Come si scrive una storia? O meglio: in quale maniera si costruisce?
Nella mia limitata esperienza, mi sono trovato ad avere a che fare con editori (pochi a dire la verità) che hanno letto quello che io scribacchiavo. Qui mi riferisco alla Fase Due.
La Fase Uno si è chiusa attorno al 2003, la Due ha preso avvio nel 2009 con i medesimi risultati modesti, ma lasciamo perdere.
Prendiamo in esame quest’ultima allora.
Le storie possono essere scritte bene. I dialoghi risultare efficaci, e la descrizione dei personaggi, dei luoghi, convincenti. Però non basta: ricorda, devi scrivere una storia.
Se dopo un incipit magari interessante, la storia scivola verso una conclusione quasi suggerita se non apertamente “evocata”, c’è un problema. È il caso della storia col pilota automatico: l’autore lo ha inserito e se ne andato a preparare un caffè, oppure una passeggiata a Naso di Gatto. E il lettore farà lo stesso, almeno quello bravo, seguito a ruota dall’editore.
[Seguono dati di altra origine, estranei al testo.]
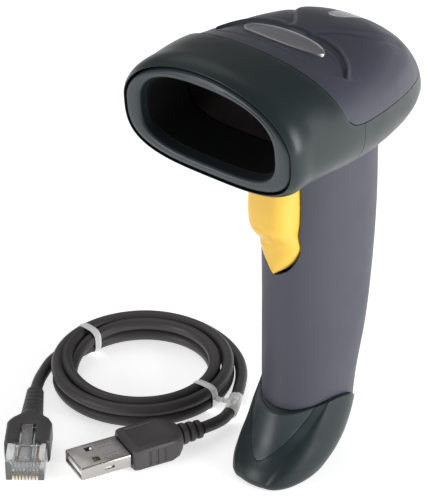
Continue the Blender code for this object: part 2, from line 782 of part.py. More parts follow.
def trigger_set(frame):
    """Trigger, its pivot pin, bracket, spring, switch and board."""
    y, z = TRIGGER_PIVOT
    pivot = frame_empty("trigger_pivot", 0, y, z)
    pivot.parent = frame
    trigger(frame, pivot)
    keep(rod("trigger_pin", (-8.5, y, z), (8.5, y, z), 1.0, 16), frame, "steel")
    bracket = box("trigger_bracket", (-8.6, -7.3, 78.0), (8.6, 3.0, 105.6))
    keep(bracket, frame, "black")
    cut(bracket, keep(box("bracket_inside", (-7.4, -20.0, 70.0), (7.4, 1.4, 120.0)), frame))
    cut(bracket, keep(box("bracket_front", (-12.0, -20.0, 70.0), (12.0, -0.4, 96.0)), frame))
    cut(bracket, keep(rod("bracket_bore", (-12, y, z), (12, y, z), 1.05, 16), frame))
    board = box("trigger_board", (-7.0, -0.6, 79.0), (7.0, 1.0, 99.5))
    keep(board, frame, "board")
    switch_z = 82.4
    switch = box("trigger_switch", (-3.0, -5.8, switch_z - 3.0), (3.0, -0.9, switch_z + 3.0), 0.2)
    keep(switch, frame, "steel")
    keep(rod("switch_plunger", (0, PLUNGER_FRONT, switch_z), (0, -6.4, switch_z), 1.6, 16), frame, "chip")
    coil = []
    turns = 5
    steps = 10
    for i in range(turns * steps + 1):
        angle = 2 * math.pi * i / steps
        along = SPRING_START + (SPRING_END - SPRING_START) * i / (turns * steps)
        coil.append((2.1 * math.cos(angle), along, 88.8 + 2.1 * math.sin(angle)))
    keep(tube("trigger_spring", coil, 0.25, 1), frame, "steel")


# ---------------------------------------------------------------- scan engine and electronics

def scan_engine(frame):
    """Chassis, laser, moving mirror with its magnet and coil, collector, detector and exit optics."""
    base = box("engine_chassis", (-17.0, -25.5, 115.5), (17.0, 17.0, 131.0), 0.4)
    keep(base, frame, "chip")
    cut(base, keep(box("chassis_inside", (-15.4, -30.0, 117.2), (15.4, 15.4, 140.0)), frame))
    for side in (-1, 1):
        cut(base, keep(rod("chassis_hole_" + ("l", "r")[side > 0], (side * 12.0, 12.6, 110.0),
                           (side * 12.0, 12.6, 120.0), 1.35, 12), frame))
        keep(turned("engine_screw_" + ("l", "r")[side > 0],
                    ((1.7, 0.0), (1.7, 2.3), (0.0, 2.3), (0.0, 1.0), (-3.6, 1.0), (-4.2, 0.0)),
                    (side * 12.0, 12.6, 117.5), (0, 0, 1), 16), frame, "steel")
    keep(rod("laser_barrel", (11.0, -7.6, 121.6), (11.0, 5.2, 121.6), 3.0, 20), frame, "brass")
    keep(rod("laser_diode", (11.0, 5.5, 121.6), (11.0, 7.6, 121.6), 2.8, 20), frame, "gold")
    keep(rod("laser_lens", (11.0, -8.8, 121.6), (11.0, -7.9, 121.6), 2.2, 20), frame, "clear")

    collector = plate("collector_mirror", arc_band(24.0, 1.4, 34.0), 121.0, 134.0, "XY")
    collector.location.y = 13.0 * MM
    keep(collector, frame, "mirror")

    board = box("detector_board", (-14.6, -24.6, 118.0), (-13.2, -16.4, 130.5))
    keep(board, frame, "board")
    keep(box("photodiode", (-12.9, -23.0, 122.0), (-11.3, -18.0, 127.4), 0.15), frame, "glass")

    pivot = frame_empty("mirror_pivot", 0.0, MIRROR_Y, sum(MIRROR_Z) / 2)
    pivot.parent = frame
    keep(box("scan_mirror", (-7.5, -1.6, -5.6), (7.5, -0.6, 5.6), 0.1), pivot, "mirror")
    keep(box("mirror_carrier", (-5.0, -0.3, -4.6), (5.0, 1.5, 4.6), 0.2), pivot, "black")
    keep(box("mirror_magnet", (-2.4, 1.8, -2.4), (2.4, 4.0, 2.4), 0.15), pivot, "steel")
    keep(box("mirror_flexure", (-0.25, MIRROR_Y + 0.3, 117.5), (0.25, MIRROR_Y + 1.2, 122.6)),
         frame, "clear")
    coil = turned("drive_coil", ((2.6, 2.2), (2.6, 4.6), (-2.6, 4.6), (-2.6, 2.2)),
                  (0.0, MIRROR_Y + 9.9, sum(MIRROR_Z) / 2), (0, 1, 0), 20, True)
    keep(coil, frame, "copper")


def arc_band(radius, thickness, half_angle, steps=8):
    """A curved band in plan: the shape of a light collecting mirror."""
    outer = []
    inner = []
    for i in range(steps + 1):
        angle = math.radians(-90.0 - half_angle + 2 * half_angle * i / steps)
        rim = radius + thickness
        outer.append((rim * math.cos(angle), -radius - rim * math.sin(angle)))
        inner.append((radius * math.cos(angle), -radius - radius * math.sin(angle)))
    return outer + inner[::-1]


def electronics(frame):
    """Main board above the scan engine with its chips, beeper, indicator lamps and light pipe."""
    main = box("main_board", (-13.0, -22.0, 136.5), (13.0, 14.0, 138.1))
    keep(main, frame, "board")
    keep(box("decoder_chip", (-12.0, -12.0, 138.4), (-2.0, -2.0, 139.8), 0.15), frame, "chip")
    keep(box("interface_chip", (3.0, -12.0, 138.4), (10.0, -5.0, 139.6), 0.15), frame, "chip")
    keep(rod("beeper", (7.0, 2.0, 132.4), (7.0, 2.0, 136.2), 5.2, 24), frame, "chip")
    for side in (-1, 1):
        keep(box("lamp_" + ("red", "green")[side > 0], (side * 1.5 - 0.8, 11.6, 138.4),
                 (side * 1.5 + 0.8, 13.2, 139.3)), frame, "clear")
    keep(box("light_pipe", (-2.4, 11.2, 139.6), (2.4, 13.6, 140.6), 0.1), frame, "clear")
    ribbon = plate("board_ribbon", ((18.3, 100.0), (18.9, 100.0), (18.9, 136.1), (9.0, 136.1), (9.0, 135.5),
                                    (18.3, 135.5)), -4.0, 4.0, "YZ")
    keep(ribbon, frame, "lens")


def cable_socket(frame):
    """Modular jack in the foot with its contacts and a small board above it."""
    jack = box("cable_socket", (-8.2, -7.4, 8.4), (8.2, 5.4, 26.0))
    keep(jack, frame, "chip")
    cut(jack, keep(box("jack_mouth", (-6.0, -5.0, 4.0), (6.0, 1.9, 23.0)), frame))
    cut(jack, keep(box("jack_latch_way", (-3.2, 1.6, 4.0), (3.2, 3.8, 18.0)), frame))
    keep(comb("socket_contacts", (-4.6, -4.7, 12.0), (4.6, -4.1, 22.6), 8, 2.0, 0), frame, "gold")
    keep(box("socket_board", (-8.2, -9.4, 8.6), (8.2, -7.8, 23.0)), frame, "board")


# ---------------------------------------------------------------- cable

def coil_ring(frame):
    """Outer shape of the coiled cable."""
    rounding = 2.0
    half = (COIL_OUTER - COIL_INNER) / 2
    middle = (COIL_OUTER + COIL_INNER) / 2
    profile = []
    for corner_x, corner_z, start in ((1, 1, 90), (1, -1, 0), (-1, -1, -90), (-1, 1, -180)):
        centre_x = middle + corner_x * (half - rounding)
        centre_z = (COIL_TOP - rounding) if corner_z > 0 else (COIL_BOTTOM + rounding)
        for step in range(3):
            angle = math.radians(start - 45 * step)
            profile.append((centre_z + rounding * math.sin(angle), centre_x + rounding * math.cos(angle)))
    ring = turned("cable_coil", profile, (*COIL_CENTRE, 0.0), (0, 0, 1), 36, True)
    keep(ring, frame, "cord")


def tie(name, frame, angle):
    """Paper-covered wire tie round the coil's section."""
    width = 3.0
    holder = frame_empty(name + "_place", *COIL_CENTRE, 0.0, math.radians(angle))
    holder.parent = frame
    low = (COIL_INNER - 0.95, -width / 2, 0.02)
    high = (COIL_OUTER + 0.95, width / 2, COIL_TOP + 0.93)
    band = box(name, low, high, 0.5)
    keep(band, holder, "white")
    hole = box(name + "_hole", (COIL_INNER - 0.5, -3.0, 0.52), (COIL_OUTER + 0.5, 3.0, COIL_TOP + 0.5))
    cut(band, keep(hole, holder))


def route(knots):
    """Route points: a bare number is an angle round the coil, where the cable lies beside it."""
    points = []
    for knot in knots:
        if isinstance(knot, tuple):
            points.append(knot)
            continue
        angle = math.radians(knot)
        x = COIL_CENTRE[0] + TAIL_RING * math.cos(angle)
        points.append((x, COIL_CENTRE[1] + TAIL_RING * math.sin(angle), TAIL_Z))
    return points


def tail(name, knots, frame):
    """A stretch of free cable through its route points."""
    knots = route(knots)
    length = float(np.sum(np.linalg.norm(np.diff(np.array(knots), axis=0), axis=1)))
    count = max(6, round(length / (2.4 * 2 * CORD_R)) + 1)
    keep(tube(name, [tuple(p) for p in through(knots, count)], CORD_R, 2), frame, "cord")


def label(frame):
    """White label sleeve round the cable."""
    line = through(route(USB_TAIL), 61)
    start = round(LABEL_FROM * 60)
    end = round(LABEL_TO * 60)
    part = [tuple(p) for p in line[start:end + 1:3]]
    longer = [tuple(p) for p in line[start - 6:end + 7:3]]
    sleeve = keep(tube("cable_label", part, CORD_R + 0.75, 2), frame, "white")
    cut(sleeve, keep(tube("label_bore", longer, CORD_R + 0.42, 2), frame))


def modular_plug(frame):
    """Clear modular plug with its contacts, latch and ribbed boot. +X runs from its tip to the cable."""
    holder = frame_empty("modular_plug_place", *MODULAR_TIP, PLUG_Z, MODULAR_TURN)
    holder.parent = frame
    body = box("modular_plug", (0.0, -5.85, -4.0), (20.0, 5.85, 2.6), 0.25)
    keep(body, holder, "clear")
    cut(body, keep(box("contact_slots", (-1.0, -4.4, -5.0), (6.4, 4.4, -2.4)), holder))
    keep(comb("modular_contacts", (0.5, -4.0, -3.7), (6.1, 4.0, -2.7), 8, 1.0, 1), holder, "gold")
    hinge = frame_empty("latch_hinge", 1.6, 0.0, 3.2)
    hinge.parent = holder
    lever = plate("modular_latch", ((0.0, -0.3), (14.6, 1.5), (14.6, 2.3), (9.0, 1.8), (4.0, 1.2), (0.0, 0.7)),
                  -1.6, 1.6, "XZ")
    keep(lever, hinge, "clear")
    boot_shroud = box("modular_boot", (9.5, -7.0, -4.3), (25.0, 7.0, 4.2), 1.0)
    keep(boot_shroud, holder, "cord")
    cut(boot_shroud, keep(box("boot_inside", (8.0, -6.15, -6.0), (20.3, 6.15, 7.0)), holder))
    neck = turned("boot_neck", ribbed(23.0, MODULAR_LENGTH - 0.4, 3.8, 2.9, 7), (0, 0, 0), (1, 0, 0), 20)
    cut(boot_shroud, keep(neck, holder), "UNION")


def ribbed(start, end, first, last, ribs):
    """Profile of a ribbed strain relief, from its far end back to its start."""
    points = [(end, 0.0)]
    pitch = (end - start - 2.0) / ribs
    for i in range(ribs):
        share = i / ribs
        radius = last + (first - last) * share
        top = end - i * pitch
        points += [(top, radius), (top - pitch * 0.55, radius), (top - pitch * 0.6, radius - 0.5),
                   (top - pitch * 0.95, radius - 0.5)]
    points += [(start + 1.6, first), (start, first), (start, 0.0)]
    return points


def usb_plug(frame):
    """Rectangular metal plug, its overmould and its ribbed relief. +X runs from its tip to the cable."""
    holder = frame_empty("usb_plug_place", *USB_TIP, PLUG_Z, USB_TURN)
    holder.parent = frame
    shell = box("usb_shell", (0.0, -6.0, -2.25), (16.7, 6.0, 2.25), 0.3)
    keep(shell, holder, "steel")
    cut(shell, keep(box("shell_inside", (-1.0, -5.65, -1.9), (15.5, 5.65, 1.9)), holder))
    for side in (-1, 1):
        window = box("shell_window_" + ("l", "r")[side > 0], (5.2, side * 2.9 - 1.1, 0.0),
                     (7.4, side * 2.9 + 1.1, 5.0))
        cut(shell, keep(window, holder))
    keep(box("usb_tongue", (0.8, -5.3, -1.6), (15.2, 5.3, -0.1)), holder, "white")
    keep(comb("usb_contacts", (1.4, -4.6, 0.22), (12.0, 4.6, 0.42), 4, 2.0, 1), holder, "gold")
    grip = box("usb_overmold", (17.0, -7.4, -3.9), (35.0, 7.4, 3.9), 1.6)
    grip.modifiers["edge"].segments = 2
    keep(grip, holder, "cord")
    rings = ribbed(35.3, USB_LENGTH - 0.4, 3.7, 3.0, 3)
    relief = turned("usb_strain_relief", rings, (0, 0, 0), (1, 0, 0), 20)
    keep(relief, holder, "cord")


def build():
    """The whole scanner and its cable."""
    scanner = frame_empty("scanner", 0.0, BODY_Y, 0.0)
    cable = frame_empty("cable", 0.0, CABLE_Y, 0.0)
    head_shells(scanner)
    badge(scanner)
    indicator_lens(scanner)
    bezel(scanner)
    gasket(scanner)
    hood(scanner)
    scan_window(scanner)
    handle(scanner)
    foot(scanner)
    foot_inlay(scanner)
    trigger_set(scanner)
    scan_engine(scanner)
    electronics(scanner)
    cable_socket(scanner)
    coil_ring(cable)
    tie("cable_tie_back", cable, 174.0)
    tie("cable_tie_front", cable, 1.0)
    tail("cable_tail_modular", MODULAR_TAIL, cable)
    tail("cable_tail_usb", USB_TAIL, cable)
    label(cable)
    modular_plug(cable)
    usb_plug(cable)


build()
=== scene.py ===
"""Looks of the handheld barcode scanner and its cable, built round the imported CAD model.

Sizes are in millimetres, as in the CAD, and become metres where a mesh is made.
"""

import json
import math

import bmesh
import bpy
import numpy as np
from mathutils import Matrix, Vector


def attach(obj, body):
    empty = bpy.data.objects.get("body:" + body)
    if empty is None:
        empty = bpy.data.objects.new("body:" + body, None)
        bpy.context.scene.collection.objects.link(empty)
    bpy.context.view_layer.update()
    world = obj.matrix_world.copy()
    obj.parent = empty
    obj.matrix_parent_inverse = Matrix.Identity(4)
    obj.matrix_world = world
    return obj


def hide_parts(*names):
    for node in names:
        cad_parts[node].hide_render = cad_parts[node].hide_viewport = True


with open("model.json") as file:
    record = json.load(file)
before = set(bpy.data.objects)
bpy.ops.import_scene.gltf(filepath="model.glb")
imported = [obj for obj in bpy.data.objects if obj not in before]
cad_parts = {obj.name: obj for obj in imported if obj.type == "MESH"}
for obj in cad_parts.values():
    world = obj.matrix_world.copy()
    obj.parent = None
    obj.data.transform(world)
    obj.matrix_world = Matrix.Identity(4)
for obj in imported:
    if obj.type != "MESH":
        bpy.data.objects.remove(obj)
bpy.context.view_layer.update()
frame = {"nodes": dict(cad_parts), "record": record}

MM = 0.001
GAP = 0.3
BODY_Y = 2.9
CABLE_Y = 0.6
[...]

Di solito chi scrive a questo punto se la prende con l’editore, poiché dalla sua ha l’opinione dei lettori che hanno trovato la storia buona. Magari non sono neppure parenti o amici, quindi sulla bontà del loro giudizio non c’è da dubitare.
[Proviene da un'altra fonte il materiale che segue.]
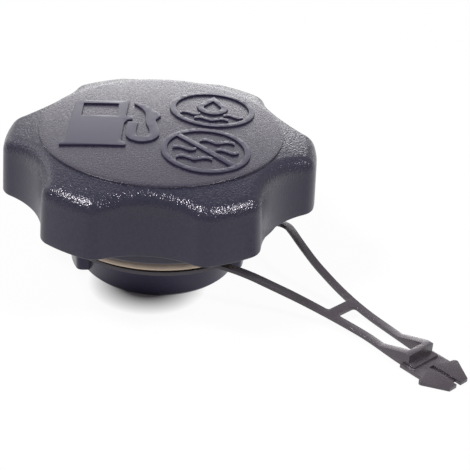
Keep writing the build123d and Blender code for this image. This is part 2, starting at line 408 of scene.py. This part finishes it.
def crown(radius, top):
    """Height of a crowned face of the cap, in mm."""
    return top - crown_radius + sqrt(crown_radius**2 - radius**2)


def brow(radius):
    """Height of the grip's top outside the disc, in mm."""
    start = crown(disc_radius, disc_top - disc_step)
    return start - sqrt(brow_radius**2 - disc_radius**2) + sqrt(brow_radius**2 - radius**2)


def facing(angle):
    """The flat direction at an angle."""
    return Vector((cos(angle), sin(angle)))


def outline_columns():
    """Points of one lobe's outline at its foot, in mm, each with its outward normal."""
    half_pitch = pi / lobe_count
    scallop_reach, corner_reach = valley_radius + scallop_radius, lobe_radius - lobe_corner
    spread = scallop_radius + lobe_corner
    corner_angle = half_pitch - acos(
        (corner_reach**2 + scallop_reach**2 - spread**2) / (2 * corner_reach * scallop_reach)
    )
    corner, scallop = facing(corner_angle) * corner_reach, facing(half_pitch) * scallop_reach
    meeting = atan2(*(scallop - corner).yx)
    half = []
    for column in range(crest_columns):
        normal = facing(corner_angle * column / crest_columns)
        half.append((normal * lobe_radius, normal))
    for column in range(corner_columns):
        normal = facing(corner_angle + (meeting - corner_angle) * column / corner_columns)
        half.append((corner + normal * lobe_corner, normal))
    for column in range(scallop_columns + 1):
        normal = facing(meeting + (half_pitch - meeting) * column / scallop_columns)
        half.append((scallop - normal * scallop_radius, normal))
    mirrored = [(Vector((p.x, -p.y)), Vector((n.x, -n.y))) for p, n in half[:0:-1]]
    return mirrored + half


columns = outline_columns()


def circle(radius, height):
    """One ring of the wedge on a circle about the axis."""
    return [Vector((*(point.normalized() * radius), height)) for point, _ in columns]


def lobed(inset, height):
    """One ring of the wedge that runs along the lobe, inside its foot by an inset."""
    return [Vector((*(point - normal * inset), height)) for point, normal in columns]


def shoulder_path(point, normal):
    """Points over one column of the wedge, from the disc's rim down to the wall."""
    probe, brow_steps, round_steps = 0.5, 12, 40
    # Centre of the shoulder's round, which touches the crown and the drafted wall
    near, far = point - normal * shoulder, point - normal * (shoulder + probe)
    near_top, far_top = brow(near.length), brow(far.length)
    rise = (far_top - near_top) / probe
    level = near_top - rise * shoulder
    slant = sqrt(1 + rise**2)
    inset = shoulder / cos(draft) + (level - shoulder * slant - grip_bottom) * tan(draft)
    inset /= 1 - rise * tan(draft)
    height = level + rise * inset - shoulder * slant
    start, end = atan2(1, -rise), pi - draft
    path = []
    touch = point - normal * (inset + shoulder * cos(start))
    rim = point.normalized() * disc_radius
    if touch.length > disc_radius:
        for step in range(brow_steps):
            spot = rim.lerp(touch, step / brow_steps)
            path.append(Vector((spot.x, spot.y, brow(spot.length))))
    for step in range(round_steps + 1):
        angle = start + (end - start) * step / round_steps
        spot = point - normal * (inset + shoulder * cos(angle))
        if spot.length > disc_radius:
            path.append(Vector((spot.x, spot.y, height + shoulder * sin(angle))))
    return path


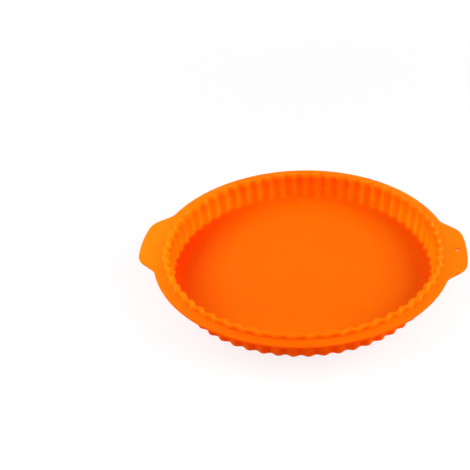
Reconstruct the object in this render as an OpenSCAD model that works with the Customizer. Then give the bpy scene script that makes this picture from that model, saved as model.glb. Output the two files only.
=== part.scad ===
/* [Rim] */
// Width of the flat rim, from the middle of the mouth's wave to its outer edge, handles left out
rim_w = 14.5; // [9:0.5:30]
// Overall height, from the base to the crown of the lip
mould_h = 28.7; // [20:0.1:45]
// Thickness of the rim and of both handles
rim_th = 2.2; // [1.6:0.1:3.5]
// Rounding of the rim's outer edge
rim_edge_r = 0.8; // [0.3:0.1:0.8]

/* [Lip] */
// Width of the raised lip around the mouth, from the wall's inner face to its foot on the rim
lip_w = 5.2; // [4:0.1:8]
// Height of the lip above the rim
lip_h = 3.3; // [1:0.1:4]
// Share of the flutes' wave that the lip's foot still follows, where 0 makes the foot a circle
foot_wave = 0.5; // [0:0.1:1]

/* [Wall] */
// Mean inside diameter of the mouth
mouth_d = 251; // [200:0.5:300]
// Lean of the wall away from upright
wall_draft = 6; // [2:0.5:20]
// Thickness of the wall
wall_th = 1.7; // [1.2:0.1:2.2]

/* [Flutes] */
// Number of flutes around the wall
flutes = 60; // [48:12:72]
// Depth of a flute at the mouth, from ridge to groove
flute_depth = 3; // [1.6:0.1:4]
// Depth of a flute at the base
flute_depth_base = 2.3; // [1:0.1:4]

/* [Base] */
// Thickness of the floor
floor_th = 2; // [1.2:0.1:4]
// Fillet between the floor and the wall
floor_fillet = 3; // [1:0.5:5]
// Rounding of the outer bottom edge
base_round = 2.5; // [1:0.5:4]

/* [Handles] */
// Reach of a handle beyond the rim
handle_reach = 13.5; // [10:0.5:24]
// Width of a handle across its outer edge
handle_w = 55; // [45:1:80]
// Lean of a handle's sides away from its axis
handle_flare = 40; // [25:1:45]
// Rounding of a handle's outer corners
handle_corner_r = 20; // [6:1:26]
// Rounding where a handle's sides run into the rim
handle_root_r = 14; // [6:1:24]

/* [Hanging hole] */
// Diameter of the hole in one handle
hole_d = 4; // [3:0.5:8]
// Distance of its centre from the handle's outer edge
hole_inset = 8.5; // [6:0.5:10]

/* [Hidden] */
// Steps around each flute, and so all around the mould
flute_steps = 6;
ring_n = flutes * flute_steps;
rim_r = mouth_d / 2 + rim_w;
rim_top = mould_h - lip_h;
rim_under = rim_top - rim_th;
// The middle of a rounded corner lies this share of its radius inside each of its two faces
round_in = 1 - sqrt(0.5);
// Shares of the lip's width, from the wall's inner face, at which its shoulders and its crown lie
lip_inner = 0.13;
lip_crown = 0.53;
lip_outer = 0.78;
// Share of the lip's height at which both shoulders stand
lip_shoulder = 0.75;
// How far a cut runs past the faces that it opens
cut_over = 1;

handle_r = rim_r + handle_reach;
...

Purtroppo, ha ragione l’editore. La storia segue uno schema prevedibile, e se per molti va bene comunque, non è sufficiente per chi in un autore deve investire dei soldi.
Che fare?
Investire in quello che di buono c’è e si salva. Quindi indossare la tuta e scendere in officina.
Ho imparato che l’intreccio, nel senso di costruire un meccanismo in grado di svelare che cosa sta succedendo, conservando alta l’attenzione e la tensione del lettore, non fa per me. Almeno per ora. Quindi gialli, intrighi sono faccende che è meglio lasciar perdere. Non credo sia possibile scrivere di tutto.
Un buon metodo per uscire dal vicolo, e imparare a scrivere una storia, è leggere quelle scritte dagli autori che restano. Ma con un occhio differente, perché desideriamo imparare, non solo leggere.
Se prendiamo a esempio “Greenleaf” di Flannery O’Connor non abbiamo nulla di straordinario. Un toro vagabondo che si infila in una proprietà, la signora May che in quella proprietà ci vive e il suo fattore scansafatiche. Non sembra nemmeno una storia, tanto sembra banale. Ma non c’è niente di banale se si ha la capacità di vedere oltre la superficie.
E quando nelle ultime righe di questo racconto il toro si dirige ancheggiando verso la signora May, il lettore trattiene il respiro, comprende che probabilmente non poteva che chiudersi in quella maniera, eppure ogni elemento è perfetto, ed efficace.
Idem per il racconto “La casa di Chef” di Raymond Carver. Qui c’è ancora di meno. Una coppia di alcolizzati che prova a rimettersi assieme in una casa in affitto per lasciarsi alle spalle liti e bottiglie. Siamo alle prese con una storia ordinaria eppure funzionante.